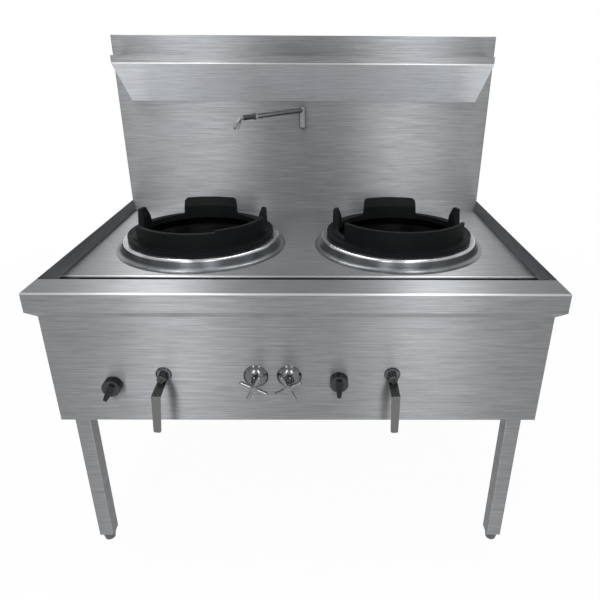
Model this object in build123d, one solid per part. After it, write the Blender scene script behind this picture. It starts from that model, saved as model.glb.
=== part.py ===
"""Two-burner wok range: sheet-steel body on four legs, sunken deck with a front gutter,
two jet burners under cast-iron wok rings, a tall splash back with a ladle shelf, a swing
spout, and the gas and water fittings behind the front panel.

Frame: X to the right seen from the front, Y to the back, Z up. The origin is the middle
of the bounding box on the floor. All sizes are in millimetres.
"""
from build123d import *
import math
import os

# ------------------------------------------------------------------ top, body and legs
RANGE_WIDTH = 1200.0          # outer width over the lip
TOP_DEPTH = 820.0             # lip face to the front of the splash back
SPLASH_DEPTH = 60.0           # thickness of the splash back box
RIM_HEIGHT = 750.0            # floor to the top of the rim
RIM_UPSTAND = 38.0            # rim above the deck
RIM_HEM = 2.0                 # width of the folded edge on top of the side rims
RIM_LEAN = 1.5                # how far the side walls of the rim lean in at the deck
REAR_LEDGE = 4.0              # rim behind the deck, in front of the splash back
REAR_LEAN = 4.0               # how far its wall leans in at the deck
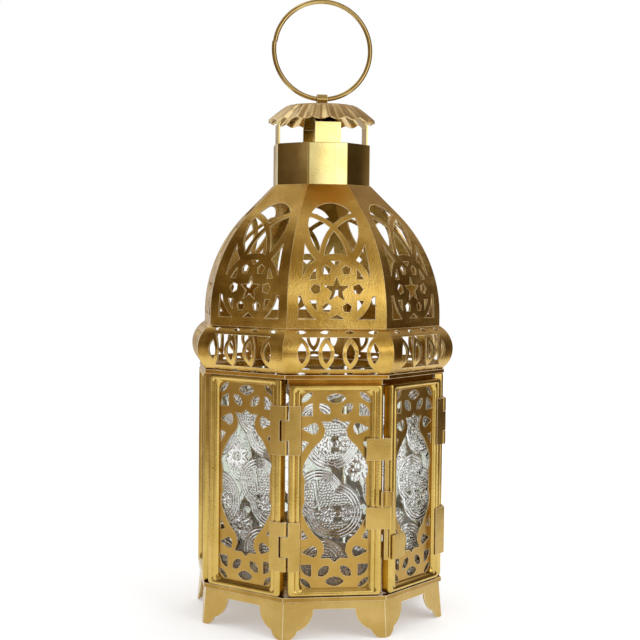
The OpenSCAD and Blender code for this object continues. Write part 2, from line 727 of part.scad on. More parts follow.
// Flat strip behind the guides, with a scooped finger tab between them
module slide_bolt() color(gold) {
    tab_z = plate_z + guide_low + guide_h + tab_gap;
    tip_z = tab_z - bolt_reach;
    head_z = plate_z + guide_high + guide_h - tab_gap;
    translate([bolt_in, bolt_front, tip_z]) cube([bolt_w, bolt_t, head_z - tip_z]);
    back = -panel_apothem - guide_t;
    translate([bolt_in + bolt_w / 2, back, tab_z]) linear_extrude(tab_h) {
        translate([-bolt_t / 2, -bolt_t / 2]) square([bolt_t, bolt_front - back + bolt_t]);
        intersection() {
            translate([0, -tab_w / 2]) difference() {
                circle(tab_w / 2, $fn = fine);
                circle(tab_w / 2 - bolt_t, $fn = fine);
            }
            translate([-tab_w / 2, -tab_d]) square([tab_w, tab_d]);
        }
    }
}

keeper_w_share = 0.42;
keeper_roll = 1.5 * guide_t;

// Plate on the neighbouring door whose edge rolls outwards beside the bolt
module bolt_keeper() color(pale) on_side(1) translate([0, 0, plate_z + keeper_low]) linear_extrude(keeper_h) {
    edge = -frame_w / 2 + keeper_roll;
    translate([edge, -panel_apothem - guide_t]) square([frame_band + frame_w / 2 * keeper_w_share / 2, guide_t]);
    translate([edge, -panel_apothem - keeper_roll]) difference() {
        circle(keeper_roll, $fn = fine);
        circle(keeper_roll - guide_t, $fn = fine);
        square(2 * keeper_roll);
    }
}

base_skirt();
base_plate();
candle_cup();
fixed_panel_frame(2);  // frame_right
fixed_panel_frame(3);  // frame_rear_right
fixed_panel_frame(4);  // frame_rear
fixed_panel_frame(5);  // frame_rear_left
fixed_panel_frame(6);  // frame_left
fixed_panel_frame(7);  // frame_front_left
fixed_panel_grille(2);  // grille_right
fixed_panel_grille(3);  // grille_rear_right
fixed_panel_grille(4);  // grille_rear
fixed_panel_grille(5);  // grille_rear_left
fixed_panel_grille(6);  // grille_left
fixed_panel_grille(7);  // grille_front_left
fixed_panel_glass(2);  // glass_right
fixed_panel_glass(3);  // glass_rear_right
fixed_panel_glass(4);  // glass_rear
fixed_panel_glass(5);  // glass_rear_left
fixed_panel_glass(6);  // glass_left
fixed_panel_glass(7);  // glass_front_left
glass_clips();
eaves_ring();
belly_band();
dome_petal(0);  // dome_petal_front
dome_petal(1);  // dome_petal_front_right
dome_petal(2);  // dome_petal_right
dome_petal(3);  // dome_petal_rear_right
dome_petal(4);  // dome_petal_rear
dome_petal(5);  // dome_petal_rear_left
dome_petal(6);  // dome_petal_left
dome_petal(7);  // dome_petal_front_left
chimney_collar();
chimney_struts();
chimney_cap();
ring_strap();
hanging_ring();
left_hinge_leaves();
right_hinge_leaves();
hinge_pins();
door_frame(0);  // left_door_frame
door_grille(0);  // left_door_grille
door_glass(0);  // left_door_glass
door_clips(0);  // left_door_clips
left_door_leaves();
upper_bolt_guide();
lower_bolt_guide();
door_frame(1);  // right_door_frame
door_grille(1);  // right_door_grille
door_glass(1);  // right_door_glass
door_clips(1);  // right_door_clips
right_door_leaves();
bolt_keeper();
slide_bolt();
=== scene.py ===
"""Looks for the eight-sided candle lantern: gold-lacquered sheet, pressed frames, pressed glass and a soft studio."""

import math

import bmesh
import bpy
import numpy as np
from mathutils import Euler, Matrix, Vector

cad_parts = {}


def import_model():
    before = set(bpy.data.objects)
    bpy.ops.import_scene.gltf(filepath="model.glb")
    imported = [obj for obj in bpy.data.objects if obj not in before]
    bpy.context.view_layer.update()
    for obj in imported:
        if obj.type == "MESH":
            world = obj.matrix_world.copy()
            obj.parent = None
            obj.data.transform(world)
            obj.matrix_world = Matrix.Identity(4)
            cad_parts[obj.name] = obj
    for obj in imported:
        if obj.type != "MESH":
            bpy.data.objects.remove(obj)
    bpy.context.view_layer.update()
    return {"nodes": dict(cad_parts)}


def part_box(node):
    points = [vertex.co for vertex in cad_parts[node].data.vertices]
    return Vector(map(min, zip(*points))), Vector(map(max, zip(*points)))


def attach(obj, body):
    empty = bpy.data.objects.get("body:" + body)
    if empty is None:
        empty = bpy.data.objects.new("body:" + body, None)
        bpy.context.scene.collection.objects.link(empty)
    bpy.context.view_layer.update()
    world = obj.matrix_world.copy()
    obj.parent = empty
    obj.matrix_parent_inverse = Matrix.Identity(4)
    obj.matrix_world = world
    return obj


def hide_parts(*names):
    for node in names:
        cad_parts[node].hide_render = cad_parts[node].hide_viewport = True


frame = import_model()

MM = 0.001
SIDES = 8
TURN = math.tau / SIDES
HALF_TAN = math.tan(TURN / 2)
FIXED = {"right": 2, "rear_right": 3, "rear": 4, "rear_left": 5, "left": 6, "front_left": 7}
ALL_ROUND = ["front", "front_right"] + list(FIXED)

# Sizes that the sheet metal shares, in metres
SHEET = 0.8 * MM
PANEL_PLANE = 51 * MM
BAND, RAIL, FRAME_DEPTH = 5.0 * MM, 2.9 * MM, 3.9 * MM
GRILLE_BACK, GLASS_BACK, GLASS = 1.95 * MM, 2.45 * MM, 1.8 * MM
NECK = 48.5 * MM
DOME_RADIUS, DOME_SLOPE, DOME_WALL = 62 * MM, math.radians(43.5), 4.4 * MM
DOME_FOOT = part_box("dome_petal_front")[0].z
BELLY_BULGE = 5.4 * MM
COLLAR = 20.15 * MM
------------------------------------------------
▸ **Task goal**
Print the lines from the line containing "hinge_pins();" to the line containing "before = set(bpy.data.objects)", both ends included, exactly and with nothing added.

▸ **Result**
hinge_pins();
door_frame(0);  // left_door_frame
door_grille(0);  // left_door_grille
door_glass(0);  // left_door_glass
door_clips(0);  // left_door_clips
left_door_leaves();
upper_bolt_guide();
lower_bolt_guide();
door_frame(1);  // right_door_frame
door_grille(1);  // right_door_grille
door_glass(1);  // right_door_glass
door_clips(1);  // right_door_clips
right_door_leaves();
bolt_keeper();
slide_bolt();
=== scene.py ===
"""Looks for the eight-sided candle lantern: gold-lacquered sheet, pressed frames, pressed glass and a soft studio."""

import math

import bmesh
import bpy
import numpy as np
from mathutils import Euler, Matrix, Vector

cad_parts = {}


def import_model():
    before = set(bpy.data.objects)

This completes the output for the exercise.